France Spearheads EU’s Resumption of Business With IranFrance Spearheads EU’s Resumption of Business With Iran

After a lengthy negotiation, the Renault Group finalized a contract for a joint venture with Iranian carmakers on August 7.

According to the terms of the contract, 60% of the shares of the company created will be held by Renault, as the Iranian state company IDRO (Industrial Development and Renovation Organization of Iran) will hold 20% and 20% will go to Negin Khodro–the official dealer of imported Renault cars in Iran. The stated objective is to increase the production of different models of Renault vehicles to 150,000 units per year.

This contract is in addition to the long list of transactions of French companies with Iran in the period following the nuclear agreement, formally called the Joint Comprehensive Plan of Action, with six world powers, concluded in July 2015. At that time, Iran’s President Hassan Rouhani, accompanied by Mohammad Reza Nematzadeh, the then industries minister, went to Paris.

On the French side, two foreign ministers, Laurent Fabius and Jean-Marc Ayrault, as well as ministers of economy, transport, foreign trade, agriculture and higher education, traveled to Tehran, reads an article recently published on the website of French weekly Economie Matin. A translation of excerpts follows:

In terms of economic relations, according to a report by Muriel Penicaud, former director of the French Agency for International Investments, since the signing of the nuclear agreement, officials from more than 300 French companies visited Iran and more than 2,000 companies expressed their wish to work with Iranian partners.

The biggest contract was signed by the oil giant Total: a more than 50% stake in an investment of about $4.8 billion for the development of an offshore gas field on the Persian Gulf. Other important contracts have also been signed or are under negotiation: The sale of more than 100 Airbus aircraft, ongoing negotiations for the sale of about 40 medium-haul aircraft, PSA (Peugeot-Citroen) contracts with top Iranian automakers Iran Khodro and SAIPA, that of Alsthom with the Iranian companies IDRO and IRICO railcars, among many other joint venture contracts in various fields.

The result has been a 235% increase in trade between Iran and France in 2016, according to Michel Sapin, former economy and finance minister, in an interview with the Iranian daily Donya-e-Eqtesad in its issue of March 4, 2017.

With its 80 million population and an eager market, Iran has favorable conditions for business, but there are also risks and obstacles to this enticing picture that could act against the current process.

Internationally, the intransigence of US President Donald Trump against Iran by imposing new sanctions is a major handicap for potential investors.

A US Congress measure against the Iranian Revolutionary Guard Corps passed in July 2017 prevents major European banks from financing transactions with Iran for fear of US retaliation.

A political logic, not merely a commercial one, is at the origin of contracts signed by French companies with Iranian companies. A close and case-by-case analysis of these transactions clearly shows that it is the French side that benefits most and not the Iranian side. For political reasons, the Iranian government insists on the multiplication of such contracts to encourage the European Union, and more particularly France, to remain on its side facing the United States.

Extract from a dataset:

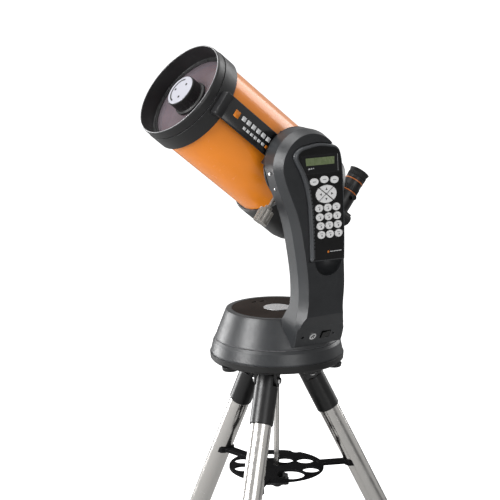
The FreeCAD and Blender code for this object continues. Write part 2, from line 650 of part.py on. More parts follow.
def make_foot_pad(angle):
    radius, _ = leg_point(foot_station() - FOOT_AXIS_Z / math.cos(math.radians(LEG_TILT)))
    pad = rod(FOOT_R, at(radius, 0, 0), Z_AXIS, FOOT_H)
    pad.rotate(ORIGIN, Z_AXIS, angle)
    boot = rod(BOOT_R, at(0, 0, foot_station() - 50), Z_AXIS, 70)
    boot = leg_place(boot, angle)
    low = block((-600, -600, -100), (600, 600, FOOT_H))
    pad = pad.fuse(boot.cut(low))
    socket = leg_place(rod(LOWER_R, at(0, 0, foot_station() - 60), Z_AXIS, 40), angle)
    return pad.cut(socket)


def foot_station():
    """Station where the leg's axis meets the floor."""
    return LEG_TOP_Z / math.cos(math.radians(LEG_TILT))


def make_tray():
    tray = rod(TRAY_R, at(0, 0, TRAY_Z - TRAY_HALF), Z_AXIS, 2 * TRAY_HALF)
    radius, _ = leg_point((LEG_TOP_Z - TRAY_Z) / math.cos(math.radians(LEG_TILT)))
    for angle in LEG_ANGLES.values():
        arm = block((TRAY_R - 10, -10, TRAY_Z - 3), (radius - 19, 10, TRAY_Z + 3))
        cup = rod(CUP_R, at(radius, 0, TRAY_Z - 5), Z_AXIS, 10)
        cup = cup.common(block((radius - 40, -CUP_HALF, TRAY_Z - 10), (radius - 6, CUP_HALF, TRAY_Z + 10)))
        arm = arm.fuse(cup)
        arm.rotate(ORIGIN, Z_AXIS, angle)
        arm = arm.cut(leg_place(rod(LEG_R + 0.4, at(0, 0, 130), Z_AXIS, 200), angle))
        tray = tray.fuse(arm)
    tray = tray.fuse(rod(TRAY_HUB[0], at(0, 0, TRAY_Z + TRAY_HUB[1]), Z_AXIS, -TRAY_HUB[1]))
    for x, y, hole in TRAY_HOLES:
        tray = tray.cut(rod(hole, at(x, y, TRAY_Z - 20), Z_AXIS, 40))
    notch = rod(9, at(78, 47, TRAY_Z - 20), Z_AXIS, 40)
    return tray.cut(notch).cut(rod(ROD_R + 0.3, at(0, 0, TRAY_Z - 20), Z_AXIS, 40))


def make_tray_knob():
    top = TRAY_Z + TRAY_HUB[1] - FIT_GAP
    knob = rod(19, at(0, 0, top - 16), Z_AXIS, 16)
    for step in range(6):
        angle = math.radians(step * 60)
        knob = knob.fuse(rod(7, at(18 * math.cos(angle), 18 * math.sin(angle), top - 16), Z_AXIS, 13))
    return knob.cut(rod(ROD_R + RUN_GAP, at(0, 0, top - 30), Z_AXIS, 40))


save("tripod_head", make_tripod_head())
save("centre_rod", rod(ROD_R, at(0, 0, ROD_END), Z_AXIS, HEAD_LOW - 12 - ROD_END))
save("tray", make_tray())
save("tray_knob", make_tray_knob())
for leg, leg_angle in LEG_ANGLES.items():
    upper = pipe(LEG_R, LEG_R - 1.6, at(0, 0, TUBE_START), Z_AXIS, UPPER_END - TUBE_START)
    lower = pipe(LOWER_R, LOWER_R - 1.6, at(0, 0, 270), Z_AXIS, foot_station() - 290)
    save("leg_upper_" + leg, leg_place(upper, leg_angle))
    save("leg_sleeve_" + leg, leg_place(make_sleeve(), leg_angle))
    save("leg_lower_" + leg, leg_place(lower, leg_angle))
    save("leg_foot_" + leg, make_foot_pad(leg_angle))
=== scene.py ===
import json
import math

import bmesh
import bpy
from mathutils import Matrix, Vector


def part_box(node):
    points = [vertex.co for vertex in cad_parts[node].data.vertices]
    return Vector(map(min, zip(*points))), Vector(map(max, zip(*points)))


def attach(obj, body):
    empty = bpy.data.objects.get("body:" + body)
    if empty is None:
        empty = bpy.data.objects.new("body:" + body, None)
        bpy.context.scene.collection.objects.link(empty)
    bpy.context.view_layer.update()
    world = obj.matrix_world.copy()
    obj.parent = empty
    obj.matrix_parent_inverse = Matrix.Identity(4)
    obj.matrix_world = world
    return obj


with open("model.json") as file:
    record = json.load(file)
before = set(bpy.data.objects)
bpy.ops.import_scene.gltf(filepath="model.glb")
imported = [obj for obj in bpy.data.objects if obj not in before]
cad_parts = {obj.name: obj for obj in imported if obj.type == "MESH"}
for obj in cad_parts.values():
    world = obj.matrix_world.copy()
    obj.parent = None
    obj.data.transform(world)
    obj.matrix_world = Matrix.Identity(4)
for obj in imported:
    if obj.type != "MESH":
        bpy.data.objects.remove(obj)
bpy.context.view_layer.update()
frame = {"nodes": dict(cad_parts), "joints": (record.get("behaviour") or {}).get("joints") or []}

bl_info = {
    "name": "Single-arm telescope",
    "version": (1, 0, 0),
    "blender": (4, 5, 0),
    "location": "View3D > Sidebar > Telescope",
    "description": "Looks for a catadioptric telescope on a single-arm mount and a tripod",
    "category": "Object",
}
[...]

Thus, if the situation of Iranian power on the domestic and foreign scene improves, these contracts will undoubtedly be called into question. Conversely, if the Iranian situation deteriorates and its confrontation with the United States is exacerbated, French transactions will also fall under US sanctions. In light of these facts, French companies have shown great courage in doing business with Iran. But this remains an extremely risky bet.

Nonetheless, the European Union, including France, still seems to favor the moderate faction headed by President Hassan Rouhani. It is with this vision that the EU has invested in economic relations with Iran in the hope of seeing internal and international developments go in the direction of strengthening the position of Rouhani.